Single by Snoop Dogg featuring E-40, MC Eiht, Goldie Loc and Tha Dogg Pound

from the album Tha Blue Carpet Treatment
- Released: December 12, 2006
- Recorded: 2005
- Genre: Hyphy
- Length: 4:26 4:14 (Music video)
- Label: Geffen; Doggystyle;
- Songwriters: Arnaud, D.; Blackman, L.; Broadus, C.; Brown, R.; Butler, I.; Emmanuel, R.; Irving, C.; Stephens, E.; Vieira, M. Ann; Spillman, K.; Tyler, A.; Thomas, R.;
- Producer: Rick Rock

Snoop Dogg singles chronology
| "Hollywood Divorce" (2006) | "Candy (Drippin' Like Water)" (2006) | "Boss' Life" (2007) |

E-40 singles chronology
| "Oh Yeah (Work)" (2006) | "Candy (Drippin' Like Water)" (2006) | "Wake It Up" (2008) |

Tha Dogg Pound singles chronology
| "Cali Iz Active" (2006) | "Candy (Drippin' Like Water)" (2006) |  |

= Candy (Drippin' Like Water) =

"Candy (Drippin' Like Water)" is the third single by Snoop Dogg from his 2006 album Tha Blue Carpet Treatment, produced by Rick Rock.

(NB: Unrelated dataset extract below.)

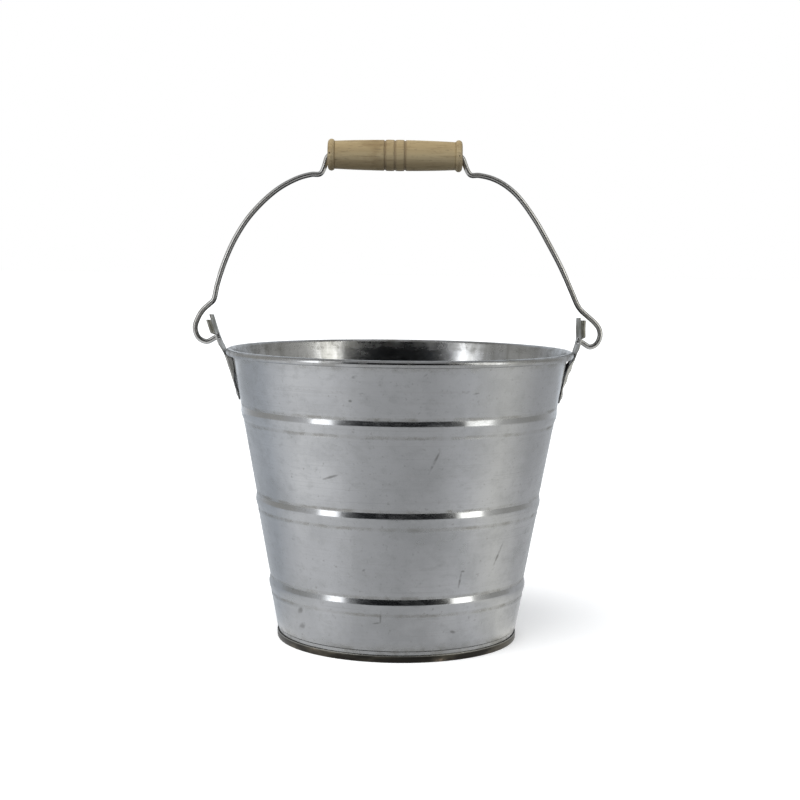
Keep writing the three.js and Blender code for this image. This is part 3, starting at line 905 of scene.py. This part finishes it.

It features E-40, MC Eiht, Goldie Loc and Tha Dogg Pound (Daz Dillinger and Kurupt), and Ladybug on the chorus. The song title and sample come from Ladybug Mecca's vocals on Digable Planets's "9th Wonder (Blackitolism)". "Candy" refers to a high gloss paint finish applied to automobiles. In the song it is also used as a euphemism for marijuana, cocaine and sex.

==Music video==
The video was filmed on Hollywood Boulevard in Hollywood, Los Angeles. The women in it wore different colored wigs. It features a lot of candy and a Snoop Dogg plaque. It has cameo appearances by Kam, JT The Bigga Figga and Ladybug who adlibs the choruses.

==Track listing==
===A-side===
1. "Vato" (Radio edit)
2. "Vato" (Radio edit #2 (extra clean))
3. "Vato" (LP)
4. "Vato" (Instrumental)
===B-side===
1. "Candy (Drippin' Like Water)" (LP)
2. "Candy (Drippin' Like Water)" (Radio)
3. "Candy (Drippin' Like Water)" (Instrumental)
4. "Candy (Drippin' Like Water)" (A cappella)

==Personnel==
- Written by C. Broadus, E. Stephens, K. Spillman, D. Arnaud, R. Brown, A. Tyler, R. Thomas, R. Emmanuel, Butler, Vieira, Irving, L. Blackmon, T. Jenkins)
- Produced by RickRock for Sharick & Mook Inc.
- Publishers: My Own Chit Publishing/EMI Blackwood Music (BMI); Heavy On The Grind Entertainment Publishing (BMI); Lil Gangsta Music (ASCAP); Dogg Pound Music (BMI); Scodie Mac (BMI); Gaffled Em Up (BMI); Cypher Cliff Music Publishing (ASCAP); EMI
- Video Production : Snoopadelic Films
- Video director : Pook Brown of Soopadelic Films
- Video appearance of JT the Bigga Figga is by the courtesy of Get Low Recordz.